Most importantly, we have been able to publish, with this issue, more than twenty excellent articles which bring the most recent scholarship in the field as well as many examples of a creative use of computing in the study or teaching of history to our readership. One of these articles, David Staley's review article " Digital Historiography: Maps" was reprinted in the Perspectives publication of the American Historical Association. In the current issue an article by Dennis Trinkle is one part of a creative combination of hard-copy and e-copy publication. The article "History and the Computer Revolutions: A Survey of Current Practices" follows up his article in the February 1999 issue of Perspectives by extending the analysis as well as reproducing the data used for that article.
We are particularly pleased that in our first year we served to bring American and European scholars closer together. We have published reports on electronic resources for studies in British and Irish history and reviewed a wide variety of topic-oriented electronic sites. Scholars from the United States, Canada, Ireland, Norway (3), England, The Netherlands, and France have contributed to our pages. We also have, in this issue, a report on computing and history in Russia and expect to have additional such articles in the future detailing developments in a number of countries. We have also, by virtue of our readership, helped to place a Czech Fulbright scholar in a suitable American institution as well.
In this issue we have added what we believe is an important new feature, a review of both electronic journals of interest to our readers, and notices of important articles which appeared in them and elsewhere. We hope to add such new features at the rate of one per issue throughout this year. Our next project will be a K-12 feature.
Our regular features are, we are aware from e-mail, serving an extensive community. In this issue our reviews of applications and programs covers a wide variety of common applications and provides useful information as to strengths and weaknesses for those considering an investment in such tools. Our feature "Notices" detailing conferences and other professional activities has a faithful readership. It is also noteworthy that an increasing number of those are sponsored by our parent organization, the American Association for History and Computing.
The rapid growth of history-related web sites has made our reviews of electronic sources a very important tool. We will soon begin a state-by-state survey of local history sites which we believe might not otherwise come to the attention of a wider audience.
We are on the verge of expansion in our sponsorship, too. It seems probable, pending additional discussions, that we will soon become the e-Journal of the International Association for History and Computing with its many national branches. This will offer us access to a much wider group of potential contributors as well as it will present new challenges. The major challenge, is, of course, the issue of which languages we will utilize in the Journal in addition to English, if any. This issue has a possible harbinger of the future, Stéphane Haffemayer's article on mapping the periodical press of the French Ancien Régime, presented in both French and English versions.
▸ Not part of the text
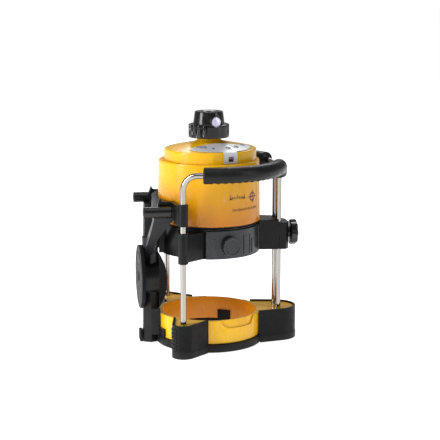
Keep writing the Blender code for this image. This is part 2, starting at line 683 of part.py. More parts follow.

For us the major challenge will be to maintain our quality standards while working with a larger group of scholars in many countries, and potentially, in several languages. We will require an international editorial board and have been soliciting assistance from scholars who are effectively bi-lingual in English and one or more other languages. We have heard from several such scholars and will be creating suitable editorial standards and practices following discussions to be held at our national conference in Philadelphia in April. We are going to use the opportunity to work in languages in addition to English to explore the confusing world of non-English word processing and, it is probable, the rapidly emerging field of computer/machine translation.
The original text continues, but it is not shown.